-------- Records provided
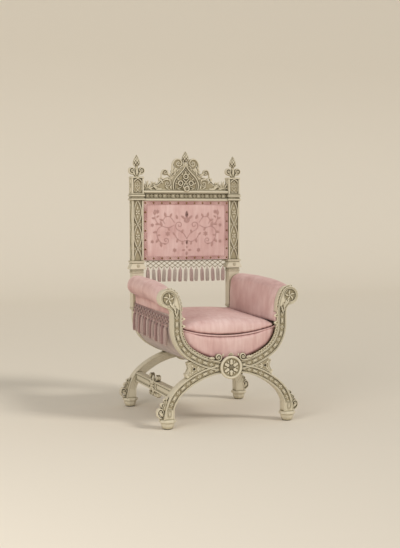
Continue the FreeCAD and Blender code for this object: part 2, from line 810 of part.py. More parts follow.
def cresting():
    """A thin rib along the arm's inner edge with small cusps low down and pierced loops above."""
    edge = -s.arm_width / 2 - s.curve_gap
    arch = arm_arch
    whole = arch.main_length + arch.side_length
    rib_in, rib_out = arch.main + edge - s.crest_rib, arch.main + edge
    side_in, side_out = arch.side + edge - s.crest_rib, arch.side + edge
    trim_end = s.hub_scroll_reach + s.hub_tail_length
    start = arch.crown_angle + math.asin(trim_end / (rib_in - s.cusp_radius)) + s.curve_gap / rib_in
    first = (start - arch.crown_angle) * arch.main
    rib = [
        polar(arch.main_centre, rib_in, start),
        curve(arch.main_centre, rib_in, start, arch.meet),
        curve(arch.side_centre, side_in, arch.meet, 0),
        (arch.half_span + edge - s.crest_rib, s.throat_height),
        (arch.half_span + edge, s.throat_height),
        (arch.half_span + edge, s.arm_spring_height),
        curve(arch.side_centre, side_out, 0, arch.meet),
        curve(arch.main_centre, rib_out, arch.meet, start),
    ]
    shapes = [slab(rib, -outer_face, cresting_back)]
    holes = []
    distance = first + s.cusp_radius * arch.main / rib_in
    while distance < whole - s.loop_radius:
        place, _ = arch.along(distance, edge - s.crest_rib)
        shapes.append(disc(*place, s.cusp_radius, -outer_face, cresting_back))
        distance += s.cusp_pitch
    distance = whole + s.loop_radius
    while distance < whole + s.throat_height - s.arm_spring_height:
        place, _ = arch.along(distance, edge - s.crest_rib)
        shapes.append(disc(*place, s.loop_radius, -outer_face, cresting_back))
        hole, _ = arch.along(distance, edge - s.crest_rib - s.loop_hole_radius / 2)
        holes.append(disc(*hole, s.loop_hole_radius, -outer_face, cresting_back))
        distance += s.loop_pitch
    return fused(shapes).cut(Part.makeCompound(holes)).cut(arm_keepout)


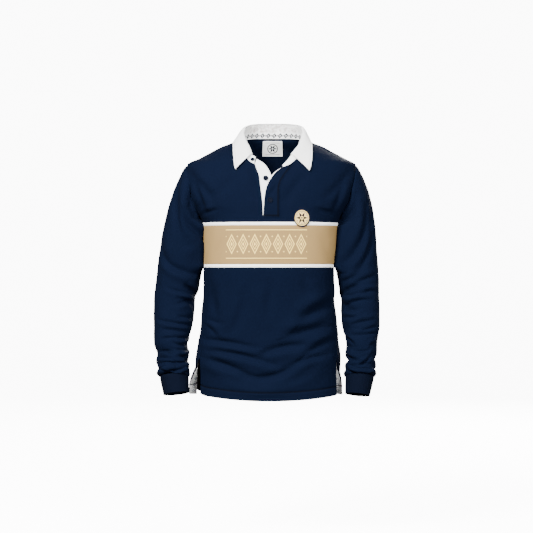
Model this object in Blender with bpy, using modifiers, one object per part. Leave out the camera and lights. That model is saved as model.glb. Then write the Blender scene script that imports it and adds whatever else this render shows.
----------------
__Brief__.
Reproduce the listing shown above in its entirety, exactly.

__Written response__.
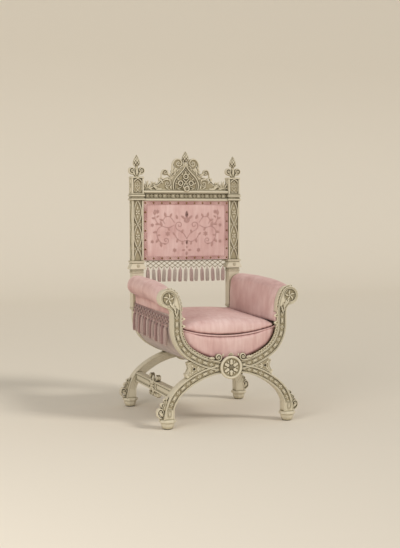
Continue the FreeCAD and Blender code for this object: part 2, from line 810 of part.py. More parts follow.
def cresting():
    """A thin rib along the arm's inner edge with small cusps low down and pierced loops above."""
    edge = -s.arm_width / 2 - s.curve_gap
    arch = arm_arch
    whole = arch.main_length + arch.side_length
    rib_in, rib_out = arch.main + edge - s.crest_rib, arch.main + edge
    side_in, side_out = arch.side + edge - s.crest_rib, arch.side + edge
    trim_end = s.hub_scroll_reach + s.hub_tail_length
    start = arch.crown_angle + math.asin(trim_end / (rib_in - s.cusp_radius)) + s.curve_gap / rib_in
    first = (start - arch.crown_angle) * arch.main
    rib = [
        polar(arch.main_centre, rib_in, start),
        curve(arch.main_centre, rib_in, start, arch.meet),
        curve(arch.side_centre, side_in, arch.meet, 0),
        (arch.half_span + edge - s.crest_rib, s.throat_height),
        (arch.half_span + edge, s.throat_height),
        (arch.half_span + edge, s.arm_spring_height),
        curve(arch.side_centre, side_out, 0, arch.meet),
        curve(arch.main_centre, rib_out, arch.meet, start),
    ]
    shapes = [slab(rib, -outer_face, cresting_back)]
    holes = []
    distance = first + s.cusp_radius * arch.main / rib_in
    while distance < whole - s.loop_radius:
        place, _ = arch.along(distance, edge - s.crest_rib)
        shapes.append(disc(*place, s.cusp_radius, -outer_face, cresting_back))
        distance += s.cusp_pitch
    distance = whole + s.loop_radius
    while distance < whole + s.throat_height - s.arm_spring_height:
        place, _ = arch.along(distance, edge - s.crest_rib)
        shapes.append(disc(*place, s.loop_radius, -outer_face, cresting_back))
        hole, _ = arch.along(distance, edge - s.crest_rib - s.loop_hole_radius / 2)
        holes.append(disc(*hole, s.loop_hole_radius, -outer_face, cresting_back))
        distance += s.loop_pitch
    return fused(shapes).cut(Part.makeCompound(holes)).cut(arm_keepout)


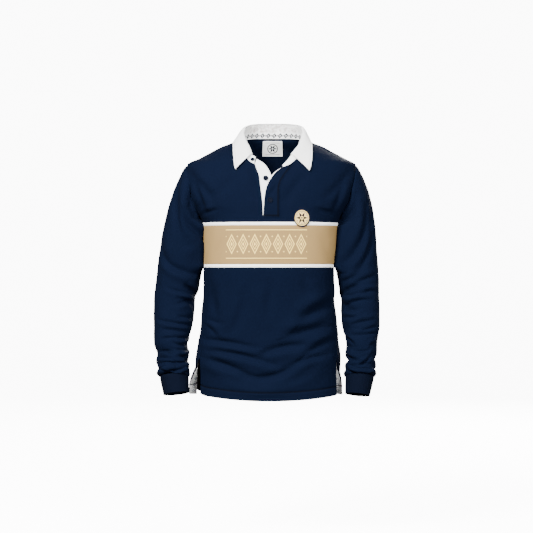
Model this object in Blender with bpy, using modifiers, one object per part. Leave out the camera and lights. That model is saved as model.glb. Then write the Blender scene script that imports it and adds whatever else this render shows.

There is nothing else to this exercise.